Form 24Q: Reporting TDS on Salary Payments
Form 24Q is the dedicated quarterly statement for TDS deducted from salaries. Given the rise of remote work and hybrid compensation models, maintaining the accuracy of this form is critical for employee satisfaction and corporate compliance.
Critical Data Points for Form 24Q:
- Deductor Details: Valid TAN, PAN, and updated contact information of the employer.
- Employee Master Data: Verified PANs of all employees; in 2026, ensuring PAN-Aadhaar linking is vital to avoid higher deduction rates.
- Digital Challan Integration: Details of taxes deposited, now increasingly verified through the OLTAS and API-based banking links.
- Annexure II (Q4 Requirement): This is a comprehensive year-end summary. It includes the full salary breakup, 80C/80D investments, and tax-exempt allowances. This data directly populates the employee’s Form 16, making it a cornerstone of HR shared services.
Form 26Q: Reporting TDS on Non-Salary Payments
Form 26Q covers all domestic payments other than salaries. This form is the primary reporting tool for dealings with vendors, consultants, and landlords.
Key Requirements for Form 26Q:
- Vendor Classification: Correctly identifying whether a vendor falls under 194C (Contractor) or 194J (Professional) to apply the right percentage.
- Section 206AB Compliance: Checking if the deductee is a “specified person” (non-filer of returns) which mandates higher TDS rates.
- Timely Deposit Sync: Matching the deduction date with the deposit challan to avoid interest under Section 201(1A).
The 2026 Compliance Landscape: AI and Predictive Audits
As we move through 2026, the Income Tax Department has shifted toward “Predictive Compliance.” The departmental systems now use machine learning to identify patterns of under-deduction or delayed filing across entire industries. Businesses can no longer rely on “correcting it next quarter.” Real-time reconciliation between the books of accounts and the e-filing portal is now a standard expectation for any managed service framework.
Furthermore, the integration of GST data with TDS data means that any professional fee claimed as an expense in GST returns must have a corresponding TDS entry in Form 26Q. This cross-platform verification makes data integrity the most valuable asset for a modern Finance and IT team.
The TDS Return Filing Process: A Modern Workflow
Filing in 2026 is characterized by digital speed and validation. The process typically follows these stages:
1. Automated Data Aggregation
Utilizing integrated systems to pull payroll and vendor payment data. This eliminates the manual entry of PANs and amounts, which historically was the leading cause of “Notice for Mismatch.”
2. The Validation Layer
Before the .fvu file is generated, modern businesses use pre-validation tools to check for PAN validity and whether the TDS rates applied match the current fiscal year’s mandates. This “pre-filing audit” is a hallmark of efficient managed operations.
3. API-Based Filing and E-Verification
The .fvu file is uploaded to the e-filing portal.
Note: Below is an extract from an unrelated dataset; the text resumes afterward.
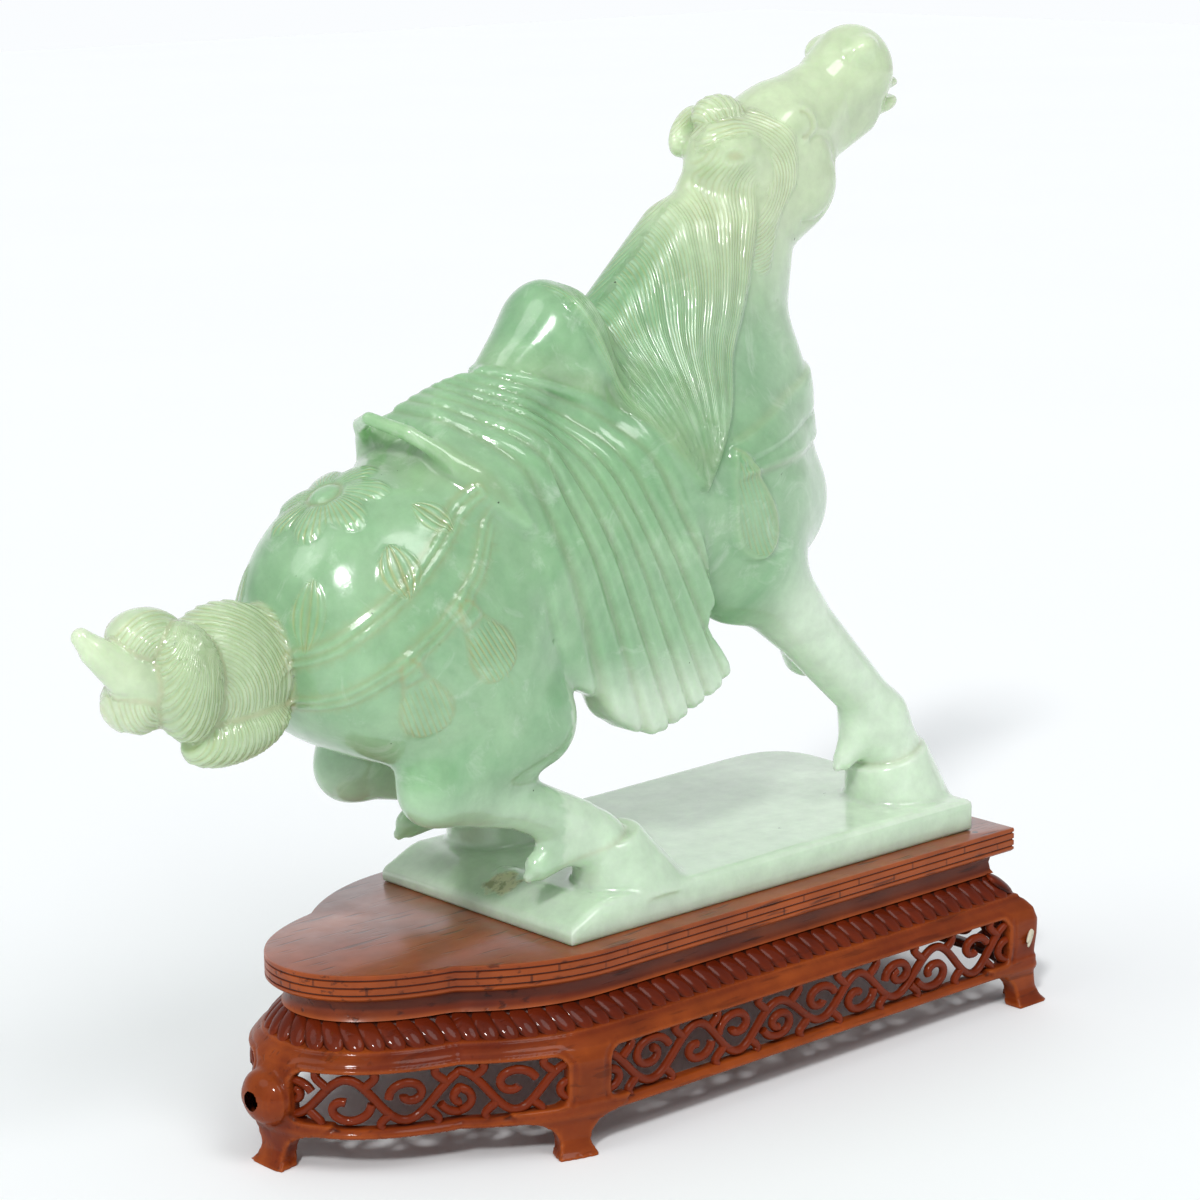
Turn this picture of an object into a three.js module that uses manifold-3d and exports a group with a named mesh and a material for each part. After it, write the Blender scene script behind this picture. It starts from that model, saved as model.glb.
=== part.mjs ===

In 2026, most large-scale filers use API integration to upload directly from their ERP, followed by Aadhaar-based EVC or Digital Signature Certificate (DSC) verification for instant acknowledgement.
Navigating the TDS Return Filing Due Dates
Strict adherence to the tds return filing due date is non-negotiable. The quarterly cycle remains the standard:
- Q1 (April-June): Due by July 31st
- Q2 (July-September): Due by October 31st
- Q3 (October-December): Due by January 31st
- Q4 (January-March): Due by May 31st
The Cost of Non-Compliance:
- Daily Fees: A late fee of INR 200 per day under Section 234E.
- Hefty Penalties: Failure to file within a year of the due date can lead to penalties up to INR 1,00,000 under Section 271H.
- Interest Burden: 1.5% per month for late deposit of deducted tax.
The Role of Managed Services and Technology
Overcoming the complexities of high-volume TDS management requires a shift from manual spreadsheets to intelligent automation. This is where the synergy between IT and Finance becomes vital.
1. Cloud-Native Compliance Engines: Modern ERPs integrated with compliance modules allow for real-time tracking of TDS liabilities. Instead of waiting for the end of the month, businesses can see their tax position daily.
2. Automated Reconciliation (26AS/AIS): Technology now allows for the automated fetching of 26AS data to compare with internal ledgers, highlighting discrepancies before the tds return filing due date arrives.
3. Centralized Document Management: Digitally generating and distributing Form 16 and 16A through secure portals ensures that employees and vendors receive their certificates instantly, reducing the administrative load on HR and Finance teams.
Conclusion
Mastering TDS return filing in 2026, specifically through Forms 24Q and 26Q, is an exercise in data precision and technological agility. As the tax ecosystem becomes more transparent and automated, the margin for error disappears. For business leaders, the focus must shift from merely “filing on time” to “filing with total data integrity.”
By leveraging integrated managed services and robust technology platforms, organizations can turn a complex statutory obligation into a streamlined, automated process. This not only mitigates the risk of penalties but also provides the financial clarity needed to scale in a competitive global market. A future-ready business is one where compliance is invisible, efficient, and flawlessly integrated into the daily workflow.